“I met Mr. N. one wet morning,” says Dr. John Todd; “and, bound as I was to make the best of it, I ventured:
“‘Good morning. This rain will be fine for your grass crop.’
‘Yes, perhaps,’ he replied, ’but it is very bad for corn; I don’t think we’ll have half a crop.’
“A few days later, I met him again. ’This is a fine sun for corn, Mr. N.’
“‘Yes,’ said he, ‘but it’s awful for rye; rye wants cold weather.’
“One cool morning soon after, I said: ‘This is a capital day for rye.’
“‘Yes,’ he said, ’but it is the worst kind of weather for corn and grass; they want heat to bring them forward.’”

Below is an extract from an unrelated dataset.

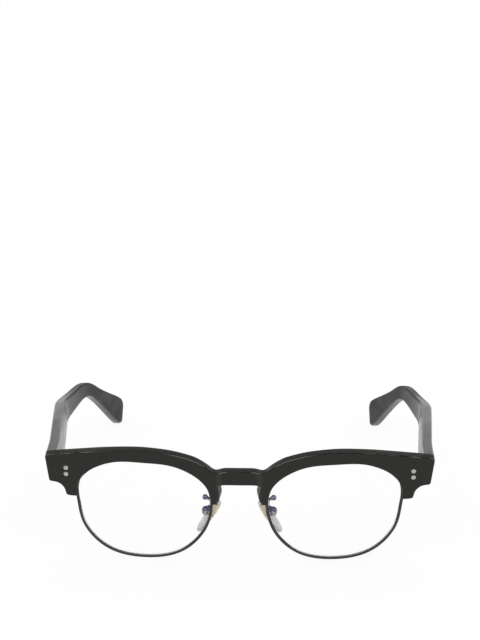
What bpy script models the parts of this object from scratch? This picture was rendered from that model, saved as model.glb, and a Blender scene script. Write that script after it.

There are a vast number of fidgety, nervous, and eccentric people who live only to expect new disappointments or to recount their old ones.
“Impatient people,” said Spurgeon, “water their miseries, and hoe up their comforts.”
“Let’s see,” said a neighbor to a farmer, whose wagon was loaded down with potatoes, “weren’t we talking together last August?” “I believe so.” “At that time, you said corn was all burnt up.” “Yes.” “And potatoes were baking in the ground.” “Yes.” “And that your district could not possibly expect more than half a crop.” “I remember.” “Well, here you are with your wagon loaded down. Things didn’t turn out so badly, after all,—eh?” “Well, no-o,” said the farmer, as he raked his fingers through his hair, “but I tell you my geese suffered awfully for want of a mud-hole to paddle in.”
What is a pessimist but “a man who looks on the sun only as a thing that casts a shadow”?
In Pepys’s “Diary” we learn the difference between “eyes shut and ears open,” and “ears shut and eyes open.” In going from John o’ Groat’s House to Land’s End, a blind man would hear that the country was going to destruction, but a deaf man with eyes open could see great prosperity.
“I dare no more fret than curse or swear,” said John Wesley.
“A discontented mortal is no more a man than discord is music.”
“Why should a man whose
blood is warm within
Sit like his grandsire cut
in alabaster?
Sleep when he wakes? and creep
into the jaundice
By being peevish?”
Who are the “lemon squeezers of society”? They are people who predict evil, extinguish hope, and see only the worst side,—“people whose very look curdles the milk and sets your teeth on edge.” They are often worthy people who think that pleasure is wrong; people, said an old divine, who lead us heavenward and stick pins into us all the way. They say depressing things and do disheartening things; they chill prayer-meetings, discourage charitable institutions, injure commerce, and kill churches; they are blowing out lights when they ought to be kindling them.
A man without mirth is like a wagon without springs, in which one jolts over every pebble; with mirth, he is like a chariot with springs, riding over the roughest roads and scarcely feeling anything but a pleasant rocking motion.